Work to be completed: Below is a block of data; give all of it again word for word.

**** Data provided

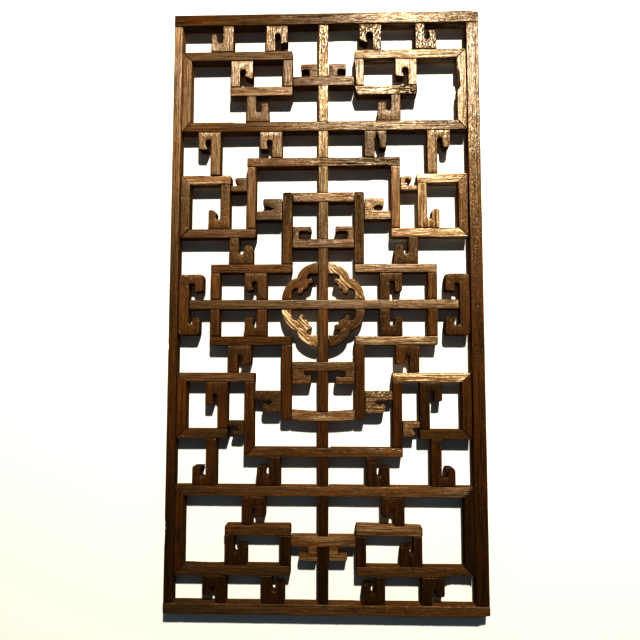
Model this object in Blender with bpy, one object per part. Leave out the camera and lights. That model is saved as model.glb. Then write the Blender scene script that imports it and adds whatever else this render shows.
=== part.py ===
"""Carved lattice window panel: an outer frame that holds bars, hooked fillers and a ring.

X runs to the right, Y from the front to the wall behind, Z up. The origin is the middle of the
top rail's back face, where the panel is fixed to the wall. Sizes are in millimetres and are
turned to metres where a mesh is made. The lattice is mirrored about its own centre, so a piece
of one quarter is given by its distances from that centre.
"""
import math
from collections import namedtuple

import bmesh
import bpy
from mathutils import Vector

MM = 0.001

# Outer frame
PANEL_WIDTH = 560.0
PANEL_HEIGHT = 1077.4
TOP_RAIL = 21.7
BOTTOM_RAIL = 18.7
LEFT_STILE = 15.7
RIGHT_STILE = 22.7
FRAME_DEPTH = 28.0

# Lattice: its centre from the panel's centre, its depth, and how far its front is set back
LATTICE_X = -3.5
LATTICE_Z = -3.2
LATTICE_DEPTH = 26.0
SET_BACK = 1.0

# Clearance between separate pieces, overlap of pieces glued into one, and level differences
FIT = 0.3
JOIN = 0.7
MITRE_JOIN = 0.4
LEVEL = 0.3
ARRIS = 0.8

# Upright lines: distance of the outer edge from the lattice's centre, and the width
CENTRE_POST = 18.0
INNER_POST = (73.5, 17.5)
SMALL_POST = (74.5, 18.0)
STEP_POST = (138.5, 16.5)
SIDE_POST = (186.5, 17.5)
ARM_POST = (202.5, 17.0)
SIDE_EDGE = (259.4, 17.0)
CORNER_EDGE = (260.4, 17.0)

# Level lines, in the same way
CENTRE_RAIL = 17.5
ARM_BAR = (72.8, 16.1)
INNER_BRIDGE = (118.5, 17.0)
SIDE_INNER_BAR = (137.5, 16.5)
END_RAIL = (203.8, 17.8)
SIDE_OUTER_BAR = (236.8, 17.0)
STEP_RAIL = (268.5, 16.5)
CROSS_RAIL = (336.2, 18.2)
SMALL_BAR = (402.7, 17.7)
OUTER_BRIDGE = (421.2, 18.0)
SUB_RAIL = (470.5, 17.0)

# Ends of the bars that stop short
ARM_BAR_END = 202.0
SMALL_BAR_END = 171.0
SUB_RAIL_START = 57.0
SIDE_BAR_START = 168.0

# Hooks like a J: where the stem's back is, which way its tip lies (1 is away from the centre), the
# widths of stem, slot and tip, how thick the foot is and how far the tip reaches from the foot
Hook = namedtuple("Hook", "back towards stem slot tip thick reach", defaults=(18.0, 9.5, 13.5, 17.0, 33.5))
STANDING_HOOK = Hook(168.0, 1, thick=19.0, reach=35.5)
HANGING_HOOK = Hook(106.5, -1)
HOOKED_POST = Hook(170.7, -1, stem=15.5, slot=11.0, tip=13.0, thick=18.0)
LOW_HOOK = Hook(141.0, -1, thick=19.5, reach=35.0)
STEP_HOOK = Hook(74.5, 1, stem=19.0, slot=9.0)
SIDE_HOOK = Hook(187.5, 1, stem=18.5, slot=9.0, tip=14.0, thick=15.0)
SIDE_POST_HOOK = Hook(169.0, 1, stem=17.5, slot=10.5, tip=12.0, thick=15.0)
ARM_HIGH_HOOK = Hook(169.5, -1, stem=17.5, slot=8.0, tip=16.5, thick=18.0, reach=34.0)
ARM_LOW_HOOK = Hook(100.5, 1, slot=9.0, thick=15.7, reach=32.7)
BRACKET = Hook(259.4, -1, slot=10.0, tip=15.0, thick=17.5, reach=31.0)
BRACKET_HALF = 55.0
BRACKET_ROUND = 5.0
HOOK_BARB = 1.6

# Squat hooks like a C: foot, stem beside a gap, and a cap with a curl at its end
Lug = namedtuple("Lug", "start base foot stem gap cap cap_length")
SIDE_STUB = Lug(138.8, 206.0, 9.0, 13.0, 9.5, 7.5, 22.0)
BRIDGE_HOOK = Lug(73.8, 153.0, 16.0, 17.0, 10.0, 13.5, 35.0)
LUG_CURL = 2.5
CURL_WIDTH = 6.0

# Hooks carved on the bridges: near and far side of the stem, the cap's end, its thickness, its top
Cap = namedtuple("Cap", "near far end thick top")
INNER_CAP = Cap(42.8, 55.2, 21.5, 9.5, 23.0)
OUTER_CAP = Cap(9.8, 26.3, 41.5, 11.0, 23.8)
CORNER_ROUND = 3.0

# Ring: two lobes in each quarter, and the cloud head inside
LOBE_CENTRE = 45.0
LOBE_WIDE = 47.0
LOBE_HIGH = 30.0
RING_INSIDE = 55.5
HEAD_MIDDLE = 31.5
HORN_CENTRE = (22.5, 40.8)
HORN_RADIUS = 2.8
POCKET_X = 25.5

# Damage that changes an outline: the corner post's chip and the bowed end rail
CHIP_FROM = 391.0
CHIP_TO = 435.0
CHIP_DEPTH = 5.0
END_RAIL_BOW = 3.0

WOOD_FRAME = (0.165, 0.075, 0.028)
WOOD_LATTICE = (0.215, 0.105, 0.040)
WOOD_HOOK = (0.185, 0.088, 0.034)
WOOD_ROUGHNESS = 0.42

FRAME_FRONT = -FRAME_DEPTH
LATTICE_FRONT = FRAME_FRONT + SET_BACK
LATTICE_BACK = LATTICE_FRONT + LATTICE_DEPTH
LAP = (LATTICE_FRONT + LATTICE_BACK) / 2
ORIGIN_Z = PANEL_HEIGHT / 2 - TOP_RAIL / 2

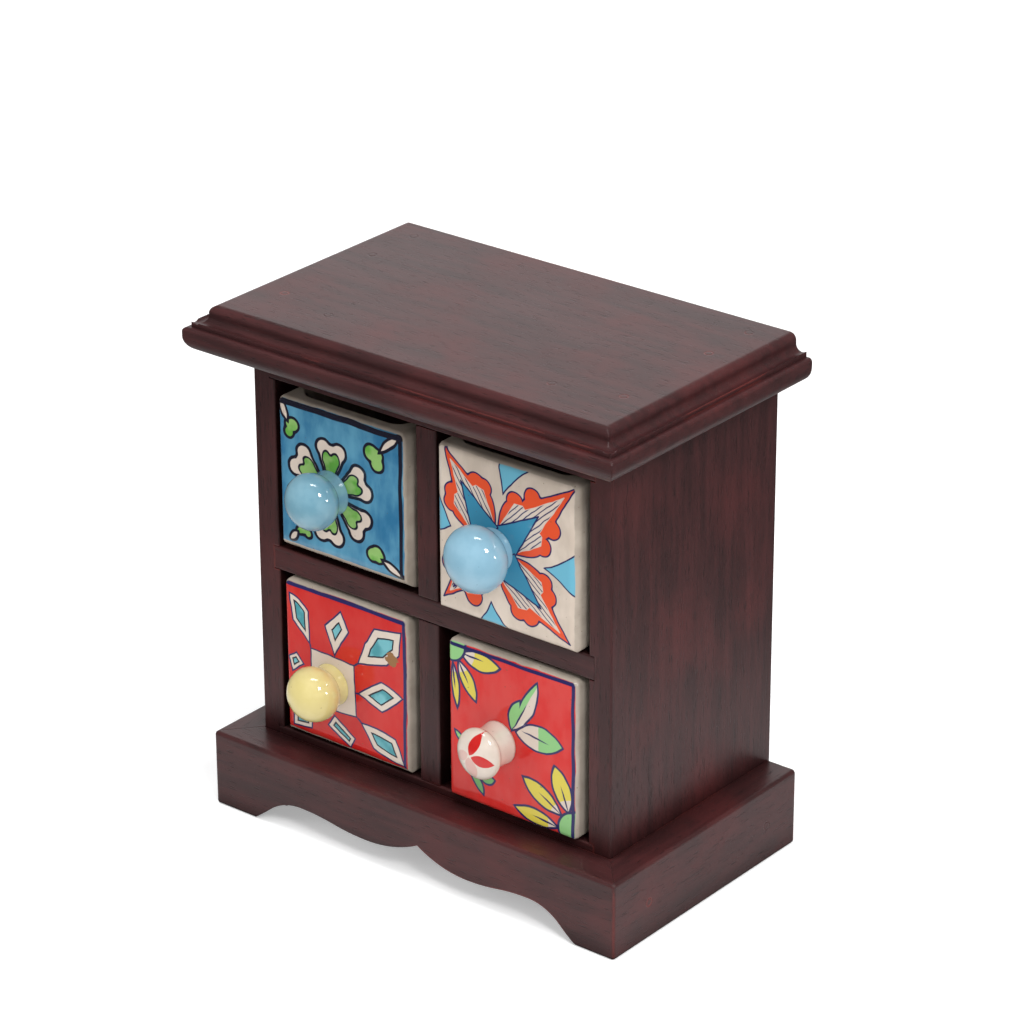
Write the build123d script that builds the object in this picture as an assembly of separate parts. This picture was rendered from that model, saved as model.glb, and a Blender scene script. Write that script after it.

********

Exercise output:
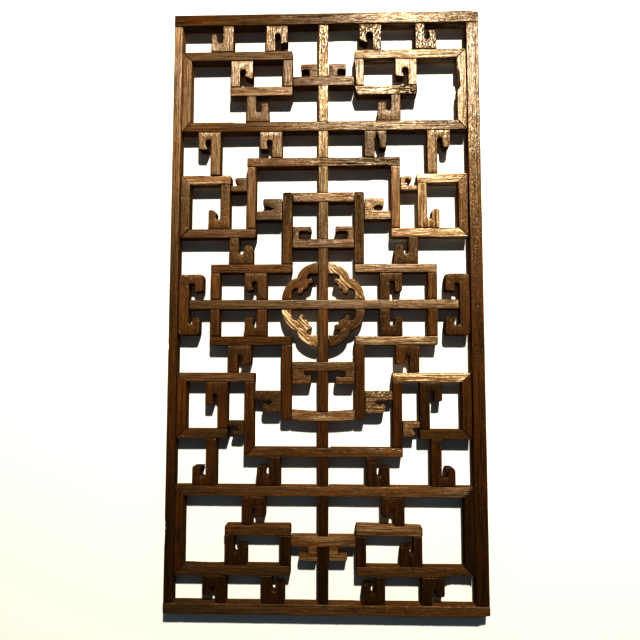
Model this object in Blender with bpy, one object per part. Leave out the camera and lights. That model is saved as model.glb. Then write the Blender scene script that imports it and adds whatever else this render shows.
=== part.py ===
"""Carved lattice window panel: an outer frame that holds bars, hooked fillers and a ring.

X runs to the right, Y from the front to the wall behind, Z up. The origin is the middle of the
top rail's back face, where the panel is fixed to the wall. Sizes are in millimetres and are
turned to metres where a mesh is made. The lattice is mirrored about its own centre, so a piece
of one quarter is given by its distances from that centre.
"""
import math
from collections import namedtuple

import bmesh
import bpy
from mathutils import Vector

MM = 0.001

# Outer frame
PANEL_WIDTH = 560.0
PANEL_HEIGHT = 1077.4
TOP_RAIL = 21.7
BOTTOM_RAIL = 18.7
LEFT_STILE = 15.7
RIGHT_STILE = 22.7
FRAME_DEPTH = 28.0

# Lattice: its centre from the panel's centre, its depth, and how far its front is set back
LATTICE_X = -3.5
LATTICE_Z = -3.2
LATTICE_DEPTH = 26.0
SET_BACK = 1.0

# Clearance between separate pieces, overlap of pieces glued into one, and level differences
FIT = 0.3
JOIN = 0.7
MITRE_JOIN = 0.4
LEVEL = 0.3
ARRIS = 0.8

# Upright lines: distance of the outer edge from the lattice's centre, and the width
CENTRE_POST = 18.0
INNER_POST = (73.5, 17.5)
SMALL_POST = (74.5, 18.0)
STEP_POST = (138.5, 16.5)
SIDE_POST = (186.5, 17.5)
ARM_POST = (202.5, 17.0)
SIDE_EDGE = (259.4, 17.0)
CORNER_EDGE = (260.4, 17.0)

# Level lines, in the same way
CENTRE_RAIL = 17.5
ARM_BAR = (72.8, 16.1)
INNER_BRIDGE = (118.5, 17.0)
SIDE_INNER_BAR = (137.5, 16.5)
END_RAIL = (203.8, 17.8)
SIDE_OUTER_BAR = (236.8, 17.0)
STEP_RAIL = (268.5, 16.5)
CROSS_RAIL = (336.2, 18.2)
SMALL_BAR = (402.7, 17.7)
OUTER_BRIDGE = (421.2, 18.0)
SUB_RAIL = (470.5, 17.0)

# Ends of the bars that stop short
ARM_BAR_END = 202.0
SMALL_BAR_END = 171.0
SUB_RAIL_START = 57.0
SIDE_BAR_START = 168.0

# Hooks like a J: where the stem's back is, which way its tip lies (1 is away from the centre), the
# widths of stem, slot and tip, how thick the foot is and how far the tip reaches from the foot
Hook = namedtuple("Hook", "back towards stem slot tip thick reach", defaults=(18.0, 9.5, 13.5, 17.0, 33.5))
STANDING_HOOK = Hook(168.0, 1, thick=19.0, reach=35.5)
HANGING_HOOK = Hook(106.5, -1)
HOOKED_POST = Hook(170.7, -1, stem=15.5, slot=11.0, tip=13.0, thick=18.0)
LOW_HOOK = Hook(141.0, -1, thick=19.5, reach=35.0)
STEP_HOOK = Hook(74.5, 1, stem=19.0, slot=9.0)
SIDE_HOOK = Hook(187.5, 1, stem=18.5, slot=9.0, tip=14.0, thick=15.0)
SIDE_POST_HOOK = Hook(169.0, 1, stem=17.5, slot=10.5, tip=12.0, thick=15.0)
ARM_HIGH_HOOK = Hook(169.5, -1, stem=17.5, slot=8.0, tip=16.5, thick=18.0, reach=34.0)
ARM_LOW_HOOK = Hook(100.5, 1, slot=9.0, thick=15.7, reach=32.7)
BRACKET = Hook(259.4, -1, slot=10.0, tip=15.0, thick=17.5, reach=31.0)
BRACKET_HALF = 55.0
BRACKET_ROUND = 5.0
HOOK_BARB = 1.6

# Squat hooks like a C: foot, stem beside a gap, and a cap with a curl at its end
Lug = namedtuple("Lug", "start base foot stem gap cap cap_length")
SIDE_STUB = Lug(138.8, 206.0, 9.0, 13.0, 9.5, 7.5, 22.0)
BRIDGE_HOOK = Lug(73.8, 153.0, 16.0, 17.0, 10.0, 13.5, 35.0)
LUG_CURL = 2.5
CURL_WIDTH = 6.0

# Hooks carved on the bridges: near and far side of the stem, the cap's end, its thickness, its top
Cap = namedtuple("Cap", "near far end thick top")
INNER_CAP = Cap(42.8, 55.2, 21.5, 9.5, 23.0)
OUTER_CAP = Cap(9.8, 26.3, 41.5, 11.0, 23.8)
CORNER_ROUND = 3.0

# Ring: two lobes in each quarter, and the cloud head inside
LOBE_CENTRE = 45.0
LOBE_WIDE = 47.0
LOBE_HIGH = 30.0
RING_INSIDE = 55.5
HEAD_MIDDLE = 31.5
HORN_CENTRE = (22.5, 40.8)
HORN_RADIUS = 2.8
POCKET_X = 25.5

# Damage that changes an outline: the corner post's chip and the bowed end rail
CHIP_FROM = 391.0
CHIP_TO = 435.0
CHIP_DEPTH = 5.0
END_RAIL_BOW = 3.0

WOOD_FRAME = (0.165, 0.075, 0.028)
WOOD_LATTICE = (0.215, 0.105, 0.040)
WOOD_HOOK = (0.185, 0.088, 0.034)
WOOD_ROUGHNESS = 0.42

FRAME_FRONT = -FRAME_DEPTH
LATTICE_FRONT = FRAME_FRONT + SET_BACK
LATTICE_BACK = LATTICE_FRONT + LATTICE_DEPTH
LAP = (LATTICE_FRONT + LATTICE_BACK) / 2
ORIGIN_Z = PANEL_HEIGHT / 2 - TOP_RAIL / 2

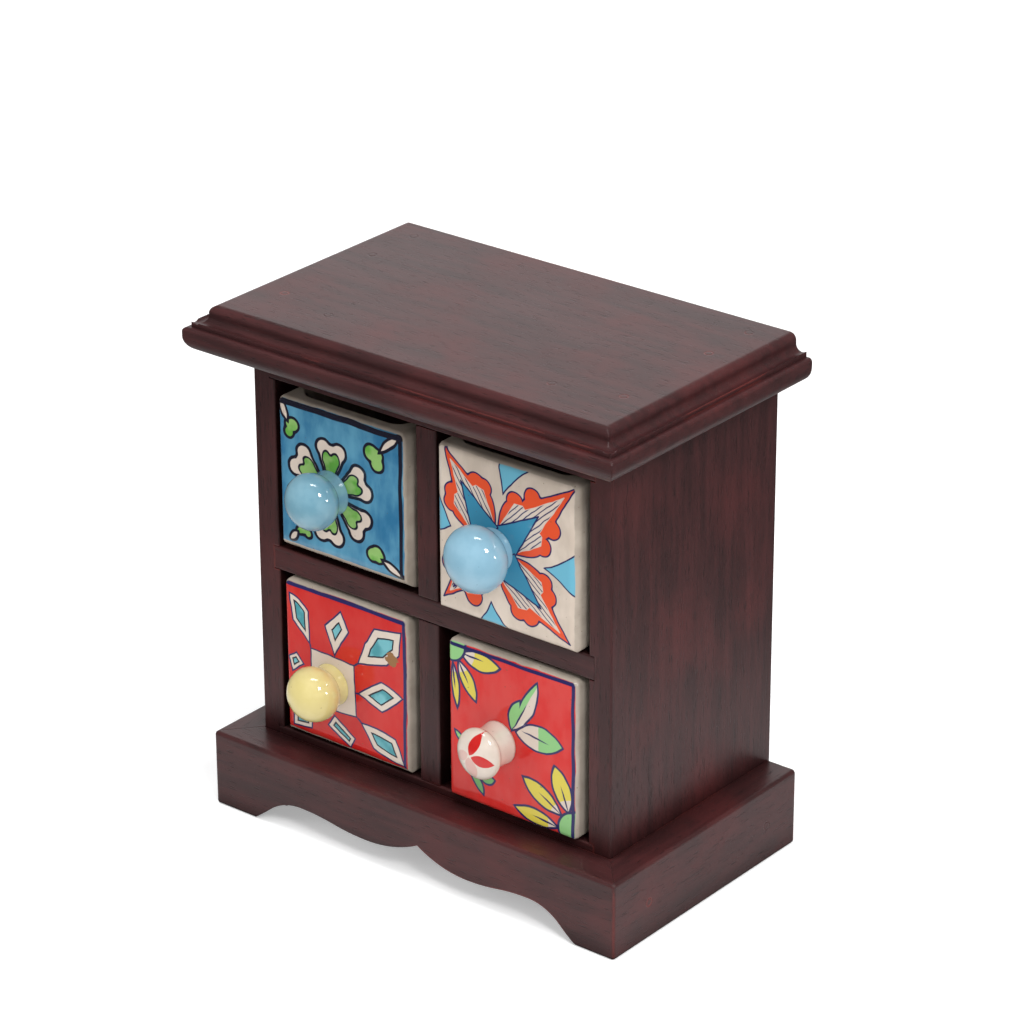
Write the build123d script that builds the object in this picture as an assembly of separate parts. This picture was rendered from that model, saved as model.glb, and a Blender scene script. Write that script after it.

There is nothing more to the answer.